Given instruction: Tally the lines that hold the string "from", and reply with the count alone.

'''

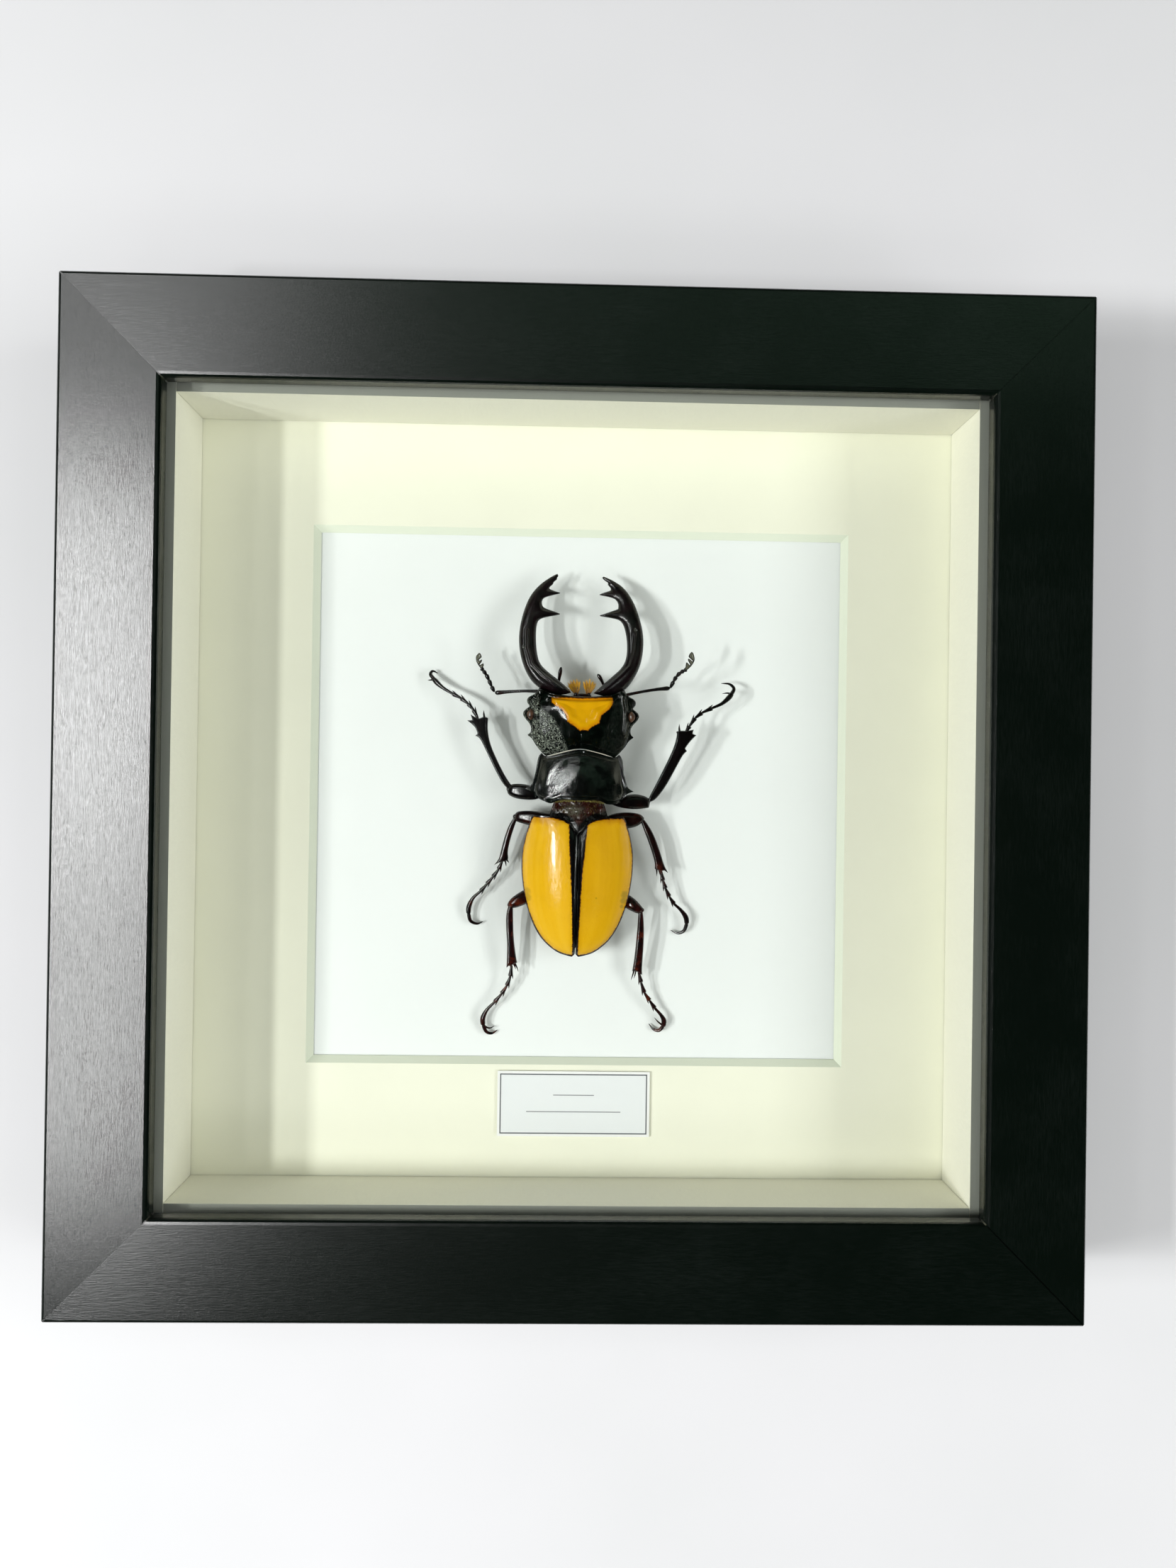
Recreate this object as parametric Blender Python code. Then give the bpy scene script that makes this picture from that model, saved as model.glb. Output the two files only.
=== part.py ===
"""Framed stag beetle: an insect spread on a board in a deep black box frame.

The frame lies on its back with the glass up. +Z points out of the glass, +X to the right of
the display and +Y to its top. The origin is the middle of the back, so the frame reaches
from z = 0 to its front face. Lengths and points are millimetres here, and add_piece() turns
each mesh to metres. Heights of the beetle's parts are counted from the board it lies on.
"""

import math

import bmesh
import bpy
from mathutils import Matrix, Vector

MM = 0.001

# Moulding
OUTER = 206.0
DEPTH = 33.0
FACE_WIDTH = 20.4
BODY_WIDTH = 13.8
LIP_THICKNESS = 3.4
OUTER_ROUND = 0.7
LIP_ROUND = 1.0
MITRE_GAP = 0.3

# What the moulding holds, from the front to the back, with a small gap between layers
LAYER_GAP = 0.2
GLASS_THICKNESS = 2.0
PANE_SIZE = 177.0
SPACER_OPENING = 163.2
SPACER_THICKNESS = 5.0
MOUNT_THICKNESS = 1.4
WINDOW_SIZE = 116.5
WINDOW_SHIFT = Vector((0.9, 1.0))
BOARD_TOP = 8.5
BOARD_THICKNESS = 3.2
BACK_BOARD_THICKNESS = 2.5
LABEL_SIZE = (33.0, 14.1)
LABEL_CENTRE = Vector((0.7, -65.6))
LABEL_THICKNESS = 0.3

# Fixings on the back
TAB_SIZE = (8.0, 12.0, 0.4)
TAB_PLACE = 52.0
TAB_SLOT_DEPTH = 4.0
TAB_SLOT_CLEARANCE = 0.25
HANGER_SIZE = (44.0, 10.0, 0.8)
HANGER_Y = 74.0
HANGER_LIFT = 0.9
HANGER_TEETH = 9
RIVET_RADIUS = 1.6

# Beetle
BODY_PLACE = Vector((0.5, -6.3))
BODY_LEAN = math.radians(-0.6)
BODY_AXIS = 0.3
PIECE_GAP = 0.3

GLASS_TOP = DEPTH - LIP_THICKNESS - LAYER_GAP
GLASS_BOTTOM = GLASS_TOP - GLASS_THICKNESS
MOUNT_BOTTOM = BOARD_TOP + LAYER_GAP
MOUNT_TOP = MOUNT_BOTTOM + MOUNT_THICKNESS
BOARD_BOTTOM = BOARD_TOP - BOARD_THICKNESS
BACK_TOP = BOARD_BOTTOM - LAYER_GAP
BACK_BOTTOM = BACK_TOP - BACK_BOARD_THICKNESS


# Finishes


def finish(name, colour, roughness, metallic=0.0):
    """A plain material with the colour, roughness and metal value of one kind of surface."""
    material = bpy.data.materials.new(name)
    material.use_nodes = True
    shader = material.node_tree.nodes["Principled BSDF"]
    shader.inputs["Base Color"].default_value = (*colour, 1.0)
    shader.inputs["Roughness"].default_value = roughness
    shader.inputs["Metallic"].default_value = metallic
    material.diffuse_color = (*colour, 1.0)
    return material


# Shells: each is a list of points and a list of faces, closed


def box_shell(low, high):
    """A box between two corners."""
    points = [(x, y, z) for z in (low[2], high[2]) for y in (low[1], high[1]) for x in (low[0], high[0])]
    faces = [(0, 2, 3, 1), (4, 5, 7, 6), (0, 1, 5, 4), (2, 6, 7, 3), (0, 4, 6, 2), (1, 3, 7, 5)]
    return points, faces


def sweep_shell(stations, sides):
    """A body through rings. A station is a centre and the two half axes of its oval."""
    points = []
    for centre, across, up in stations:
        for k in range(sides):
            angle = 2 * math.pi * (k + 0.5) / sides
            points.append(centre + across * math.cos(angle) + up * math.sin(angle))
    faces = []
    for i in range(len(stations) - 1):
        for k in range(sides):
            n = (k + 1) % sides
            faces.append((i * sides + k, i * sides + n, (i + 1) * sides + n, (i + 1) * sides + k))
    faces.append(tuple(reversed(range(sides))))
    faces.append(tuple(range((len(stations) - 1) * sides, len(stations) * sides)))
    return points, faces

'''

Full answer: 5